The elder contender in the field, Larry Nixon had the privilege of fishing some Forrest Wood Cup events back in the day that featured a bracketed format with zeroed weights. Back then, he got burned.
“Back when we had the elimination in the Cups, I endured three or four of them,” recalls Nixon. “Most of that was head-to-head elimination type things, head-to-head is different than what we’re going to have at the championship this year, but still, sometimes I don’t think the guy that has the best tournament wins when you have elimination rounds. For one thing, you burn up too many fish trying to be sure you make the cut. Then, when you boil down to the very last day being for all the marbles, the wind may get you, or the mud may get you.”
Nixon understands the excitement and constant stress inherent in elimination events, but he’s been on the bad side of them too many times for his taste.
“It’s like you’ve got to start over every day when you’re in elimination tournaments,” says Nixon. “Yeah, it’s exciting, because you’ve got to do it on this day to win. But I’m more of a traditional three- or four-day tournament guy, I like to see the guy with the most weight win. That cuts down the hard luck factor – I’m pretty sure there are two Cups that I lost because of hard luck on Day 4. I never put a pencil to it, but when you’re saving fish and a stupid little August front blows through and silts up all your water on Day 4, well, you just lost the tournament big time.”
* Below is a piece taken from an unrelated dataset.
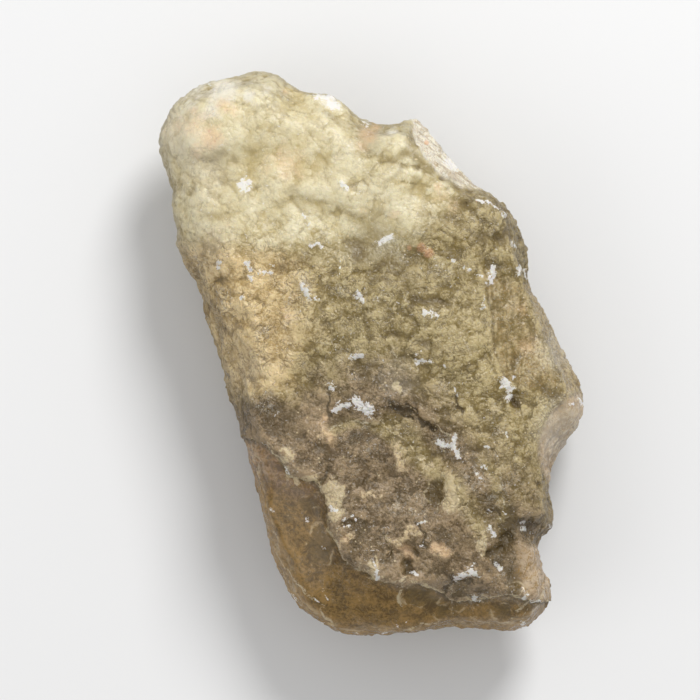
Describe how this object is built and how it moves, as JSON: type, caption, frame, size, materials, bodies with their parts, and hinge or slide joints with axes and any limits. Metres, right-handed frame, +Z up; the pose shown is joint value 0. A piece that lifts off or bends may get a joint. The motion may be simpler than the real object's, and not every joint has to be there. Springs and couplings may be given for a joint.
{
  "type": "raw desert glass",
  "caption": "Raw translucent olive-yellow desert glass, a flat wedge-like slab with a rough lumpy face and smooth breaks, that lies on its underside as a specimen or aquascape stone.",
  "frame": {"origin": "centre of the bounding box at the bottom, on the surface that the stone lies on", "axes": "+Z up out of the rough front face, +Y along the stone towards the thin end, +X to the right seen from above"},
  "size_m": [0.0708, 0.0942, 0.0288],
  "materials": {
    "desert_glass": "satin, frosted by wind wear, glossier on the fresh breaks"
  },
  "bodies": {
    "root": {"desert_glass": "desert_glass"}
  },
  "joints": []
}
As far as the strategy goes, Nixon is looking forward to shooting for a handful of good bites a day and letting the chips fall where they may.
“I’m going to go to my old style of fishing, I’m looking for five to eight bites a day and looking for quality,” says Nixon. “There’s no points involved, so I’m not really concerned about all that, I just want to catch five really good fish each day and then go out there and see what happens on the final day.”